Source material
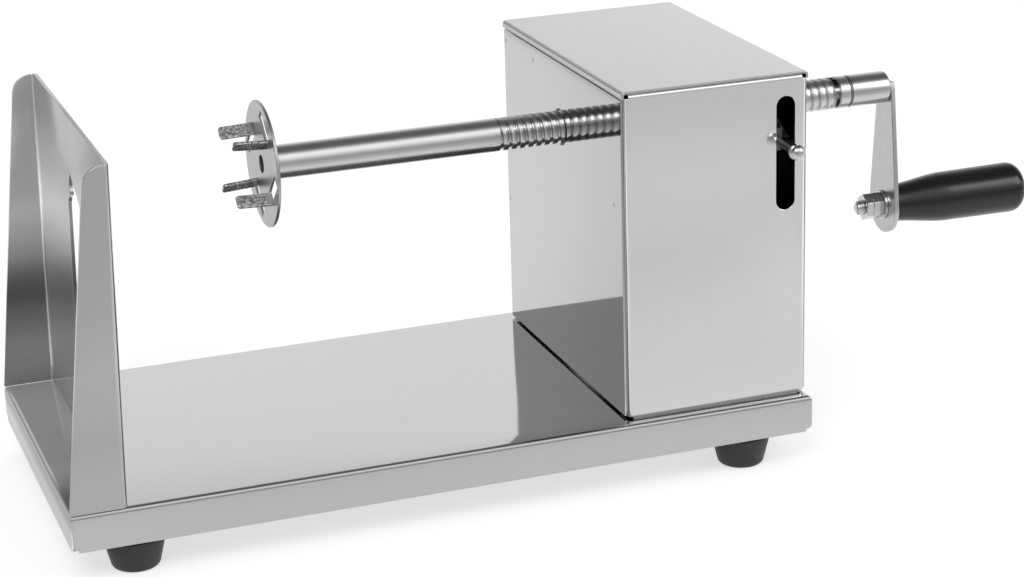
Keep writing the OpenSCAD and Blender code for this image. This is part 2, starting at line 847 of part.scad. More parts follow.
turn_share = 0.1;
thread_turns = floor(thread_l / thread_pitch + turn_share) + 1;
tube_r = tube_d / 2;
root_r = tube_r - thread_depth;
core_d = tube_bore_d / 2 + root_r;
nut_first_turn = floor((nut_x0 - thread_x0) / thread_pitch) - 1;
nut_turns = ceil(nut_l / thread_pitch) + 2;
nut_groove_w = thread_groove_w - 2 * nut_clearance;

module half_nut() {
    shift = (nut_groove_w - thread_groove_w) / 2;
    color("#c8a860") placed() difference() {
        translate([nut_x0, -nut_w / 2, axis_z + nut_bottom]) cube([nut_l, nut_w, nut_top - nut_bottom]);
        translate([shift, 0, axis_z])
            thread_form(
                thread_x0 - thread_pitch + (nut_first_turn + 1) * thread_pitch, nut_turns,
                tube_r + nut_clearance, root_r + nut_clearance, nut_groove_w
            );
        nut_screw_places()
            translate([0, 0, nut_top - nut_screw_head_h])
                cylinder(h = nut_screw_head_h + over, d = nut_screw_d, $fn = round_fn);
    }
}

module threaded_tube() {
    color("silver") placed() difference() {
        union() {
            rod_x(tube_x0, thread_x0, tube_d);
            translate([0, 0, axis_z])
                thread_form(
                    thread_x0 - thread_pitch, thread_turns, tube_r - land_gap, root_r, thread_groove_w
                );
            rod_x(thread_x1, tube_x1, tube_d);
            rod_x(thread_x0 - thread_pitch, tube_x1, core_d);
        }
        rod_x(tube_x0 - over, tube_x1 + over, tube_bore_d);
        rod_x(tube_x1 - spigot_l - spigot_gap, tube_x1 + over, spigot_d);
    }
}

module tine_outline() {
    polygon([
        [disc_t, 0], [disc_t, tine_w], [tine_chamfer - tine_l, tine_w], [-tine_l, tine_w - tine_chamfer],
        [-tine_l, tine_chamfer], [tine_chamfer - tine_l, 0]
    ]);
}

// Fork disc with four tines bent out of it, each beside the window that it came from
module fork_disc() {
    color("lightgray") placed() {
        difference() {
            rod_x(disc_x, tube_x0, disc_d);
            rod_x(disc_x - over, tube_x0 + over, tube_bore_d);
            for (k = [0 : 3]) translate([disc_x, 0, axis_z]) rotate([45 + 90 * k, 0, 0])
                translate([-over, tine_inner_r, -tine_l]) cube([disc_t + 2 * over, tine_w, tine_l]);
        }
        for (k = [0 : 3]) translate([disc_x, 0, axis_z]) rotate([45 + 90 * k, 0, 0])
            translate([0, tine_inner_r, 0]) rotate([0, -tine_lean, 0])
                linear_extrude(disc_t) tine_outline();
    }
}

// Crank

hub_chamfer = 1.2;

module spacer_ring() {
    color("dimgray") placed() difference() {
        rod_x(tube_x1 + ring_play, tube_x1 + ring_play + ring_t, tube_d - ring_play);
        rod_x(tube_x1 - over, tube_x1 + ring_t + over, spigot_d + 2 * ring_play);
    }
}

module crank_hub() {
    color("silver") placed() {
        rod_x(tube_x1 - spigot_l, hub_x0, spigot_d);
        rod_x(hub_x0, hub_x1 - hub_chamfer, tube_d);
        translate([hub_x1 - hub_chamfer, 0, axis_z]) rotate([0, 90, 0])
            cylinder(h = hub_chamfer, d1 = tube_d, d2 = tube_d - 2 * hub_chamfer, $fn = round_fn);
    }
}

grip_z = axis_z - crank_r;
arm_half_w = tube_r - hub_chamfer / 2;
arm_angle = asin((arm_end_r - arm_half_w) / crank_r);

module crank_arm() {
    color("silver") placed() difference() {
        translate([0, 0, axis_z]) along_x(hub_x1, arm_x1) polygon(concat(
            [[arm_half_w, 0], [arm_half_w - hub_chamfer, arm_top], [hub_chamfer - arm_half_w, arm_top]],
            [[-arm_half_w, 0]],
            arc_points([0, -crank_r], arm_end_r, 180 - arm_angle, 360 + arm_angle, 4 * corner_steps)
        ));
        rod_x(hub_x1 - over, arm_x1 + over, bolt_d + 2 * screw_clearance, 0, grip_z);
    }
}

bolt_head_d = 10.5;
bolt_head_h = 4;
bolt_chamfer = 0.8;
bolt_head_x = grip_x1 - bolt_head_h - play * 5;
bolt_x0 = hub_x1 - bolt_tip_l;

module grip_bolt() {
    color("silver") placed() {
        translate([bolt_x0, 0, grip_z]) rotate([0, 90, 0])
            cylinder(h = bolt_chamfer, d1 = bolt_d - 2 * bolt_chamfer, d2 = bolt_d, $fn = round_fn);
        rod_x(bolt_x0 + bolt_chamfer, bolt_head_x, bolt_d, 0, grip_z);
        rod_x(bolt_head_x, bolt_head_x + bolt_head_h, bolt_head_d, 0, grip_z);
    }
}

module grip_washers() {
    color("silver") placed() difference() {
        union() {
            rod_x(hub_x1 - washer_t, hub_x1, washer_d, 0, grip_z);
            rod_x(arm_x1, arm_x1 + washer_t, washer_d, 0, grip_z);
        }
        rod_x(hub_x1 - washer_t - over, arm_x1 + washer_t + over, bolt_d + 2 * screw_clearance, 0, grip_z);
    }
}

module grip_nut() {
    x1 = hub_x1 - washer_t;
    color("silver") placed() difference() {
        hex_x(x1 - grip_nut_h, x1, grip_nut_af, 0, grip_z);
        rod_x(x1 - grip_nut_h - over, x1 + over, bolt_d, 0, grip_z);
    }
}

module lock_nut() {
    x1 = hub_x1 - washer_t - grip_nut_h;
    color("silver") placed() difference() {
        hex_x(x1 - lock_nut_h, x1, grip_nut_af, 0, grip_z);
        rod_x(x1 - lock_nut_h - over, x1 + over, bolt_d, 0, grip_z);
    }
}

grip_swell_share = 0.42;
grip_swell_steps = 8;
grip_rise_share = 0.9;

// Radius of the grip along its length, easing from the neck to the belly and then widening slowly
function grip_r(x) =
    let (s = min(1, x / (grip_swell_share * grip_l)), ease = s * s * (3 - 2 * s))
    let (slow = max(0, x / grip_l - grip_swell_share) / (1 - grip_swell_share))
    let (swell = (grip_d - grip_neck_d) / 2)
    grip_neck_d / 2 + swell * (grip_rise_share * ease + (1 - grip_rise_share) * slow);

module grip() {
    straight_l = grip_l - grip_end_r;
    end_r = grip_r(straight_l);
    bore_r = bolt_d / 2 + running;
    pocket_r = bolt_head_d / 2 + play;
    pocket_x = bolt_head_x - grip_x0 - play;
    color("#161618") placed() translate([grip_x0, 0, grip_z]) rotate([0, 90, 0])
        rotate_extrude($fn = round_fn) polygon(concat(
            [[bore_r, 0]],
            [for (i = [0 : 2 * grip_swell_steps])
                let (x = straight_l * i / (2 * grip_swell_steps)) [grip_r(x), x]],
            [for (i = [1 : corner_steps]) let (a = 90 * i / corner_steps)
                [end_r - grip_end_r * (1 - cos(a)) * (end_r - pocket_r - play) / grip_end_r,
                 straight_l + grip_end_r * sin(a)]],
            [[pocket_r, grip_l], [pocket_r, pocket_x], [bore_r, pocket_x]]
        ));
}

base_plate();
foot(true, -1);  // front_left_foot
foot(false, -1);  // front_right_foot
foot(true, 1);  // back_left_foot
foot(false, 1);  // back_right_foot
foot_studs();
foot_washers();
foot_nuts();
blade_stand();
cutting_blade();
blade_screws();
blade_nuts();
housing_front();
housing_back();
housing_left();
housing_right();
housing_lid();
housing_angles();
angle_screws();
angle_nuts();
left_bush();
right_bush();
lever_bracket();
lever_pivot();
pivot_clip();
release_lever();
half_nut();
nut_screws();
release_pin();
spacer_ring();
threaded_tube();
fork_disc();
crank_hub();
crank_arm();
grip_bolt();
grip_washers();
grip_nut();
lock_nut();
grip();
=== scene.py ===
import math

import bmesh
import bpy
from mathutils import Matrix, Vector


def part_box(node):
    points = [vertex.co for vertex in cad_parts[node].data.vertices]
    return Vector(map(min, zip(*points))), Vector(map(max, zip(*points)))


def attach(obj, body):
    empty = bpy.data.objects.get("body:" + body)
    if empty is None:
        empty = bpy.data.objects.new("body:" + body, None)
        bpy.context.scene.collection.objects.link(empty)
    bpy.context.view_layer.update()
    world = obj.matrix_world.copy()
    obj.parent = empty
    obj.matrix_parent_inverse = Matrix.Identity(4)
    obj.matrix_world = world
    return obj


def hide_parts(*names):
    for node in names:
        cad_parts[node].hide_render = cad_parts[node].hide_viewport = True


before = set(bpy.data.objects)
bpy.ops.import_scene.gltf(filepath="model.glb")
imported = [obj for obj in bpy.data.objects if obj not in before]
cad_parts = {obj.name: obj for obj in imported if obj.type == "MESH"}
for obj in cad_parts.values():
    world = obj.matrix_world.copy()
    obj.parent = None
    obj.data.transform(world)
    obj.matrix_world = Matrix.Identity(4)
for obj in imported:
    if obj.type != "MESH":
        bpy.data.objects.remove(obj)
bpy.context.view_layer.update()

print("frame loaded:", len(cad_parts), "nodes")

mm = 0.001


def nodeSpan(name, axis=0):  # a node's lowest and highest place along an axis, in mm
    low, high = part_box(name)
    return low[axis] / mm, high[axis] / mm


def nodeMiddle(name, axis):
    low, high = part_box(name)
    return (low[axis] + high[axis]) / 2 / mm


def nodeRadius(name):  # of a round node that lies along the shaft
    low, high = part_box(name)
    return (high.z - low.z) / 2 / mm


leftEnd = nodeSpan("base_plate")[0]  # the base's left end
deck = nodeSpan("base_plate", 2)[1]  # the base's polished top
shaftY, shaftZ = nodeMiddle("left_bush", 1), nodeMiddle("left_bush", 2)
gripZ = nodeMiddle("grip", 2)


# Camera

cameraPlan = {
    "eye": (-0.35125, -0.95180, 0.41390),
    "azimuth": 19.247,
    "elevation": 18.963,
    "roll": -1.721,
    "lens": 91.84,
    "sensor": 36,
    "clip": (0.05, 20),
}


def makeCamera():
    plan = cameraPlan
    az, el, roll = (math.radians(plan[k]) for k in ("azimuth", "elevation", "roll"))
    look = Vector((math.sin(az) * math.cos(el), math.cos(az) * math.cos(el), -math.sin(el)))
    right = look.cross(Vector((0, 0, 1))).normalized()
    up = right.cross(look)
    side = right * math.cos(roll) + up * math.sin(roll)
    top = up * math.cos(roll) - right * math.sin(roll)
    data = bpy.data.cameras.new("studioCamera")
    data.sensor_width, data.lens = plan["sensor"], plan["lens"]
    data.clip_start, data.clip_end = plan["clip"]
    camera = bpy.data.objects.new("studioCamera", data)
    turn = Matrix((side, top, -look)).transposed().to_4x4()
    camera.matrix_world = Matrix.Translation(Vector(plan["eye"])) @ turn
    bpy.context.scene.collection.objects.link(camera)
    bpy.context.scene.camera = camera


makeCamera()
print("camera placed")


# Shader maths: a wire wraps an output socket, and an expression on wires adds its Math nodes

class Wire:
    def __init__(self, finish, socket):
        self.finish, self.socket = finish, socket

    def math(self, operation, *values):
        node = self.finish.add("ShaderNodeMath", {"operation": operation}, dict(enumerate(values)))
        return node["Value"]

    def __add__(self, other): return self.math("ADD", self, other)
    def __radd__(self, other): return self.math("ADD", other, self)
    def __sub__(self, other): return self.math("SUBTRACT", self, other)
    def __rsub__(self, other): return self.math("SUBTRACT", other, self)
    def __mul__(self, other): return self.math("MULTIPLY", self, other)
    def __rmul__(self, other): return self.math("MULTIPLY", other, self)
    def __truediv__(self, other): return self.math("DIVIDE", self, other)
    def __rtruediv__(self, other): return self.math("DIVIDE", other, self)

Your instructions
Using the data above, extract exactly the lines from the one that holds "base_plate();" to the one that holds "imported = [obj", both ends included, and no others.

Problem solution
base_plate();
foot(true, -1);  // front_left_foot
foot(false, -1);  // front_right_foot
foot(true, 1);  // back_left_foot
foot(false, 1);  // back_right_foot
foot_studs();
foot_washers();
foot_nuts();
blade_stand();
cutting_blade();
blade_screws();
blade_nuts();
housing_front();
housing_back();
housing_left();
housing_right();
housing_lid();
housing_angles();
angle_screws();
angle_nuts();
left_bush();
right_bush();
lever_bracket();
lever_pivot();
pivot_clip();
release_lever();
half_nut();
nut_screws();
release_pin();
spacer_ring();
threaded_tube();
fork_disc();
crank_hub();
crank_arm();
grip_bolt();
grip_washers();
grip_nut();
lock_nut();
grip();
=== scene.py ===
import math

import bmesh
import bpy
from mathutils import Matrix, Vector


def part_box(node):
    points = [vertex.co for vertex in cad_parts[node].data.vertices]
    return Vector(map(min, zip(*points))), Vector(map(max, zip(*points)))


def attach(obj, body):
    empty = bpy.data.objects.get("body:" + body)
    if empty is None:
        empty = bpy.data.objects.new("body:" + body, None)
        bpy.context.scene.collection.objects.link(empty)
    bpy.context.view_layer.update()
    world = obj.matrix_world.copy()
    obj.parent = empty
    obj.matrix_parent_inverse = Matrix.Identity(4)
    obj.matrix_world = world
    return obj


def hide_parts(*names):
    for node in names:
        cad_parts[node].hide_render = cad_parts[node].hide_viewport = True


before = set(bpy.data.objects)
bpy.ops.import_scene.gltf(filepath="model.glb")
imported = [obj for obj in bpy.data.objects if obj not in before]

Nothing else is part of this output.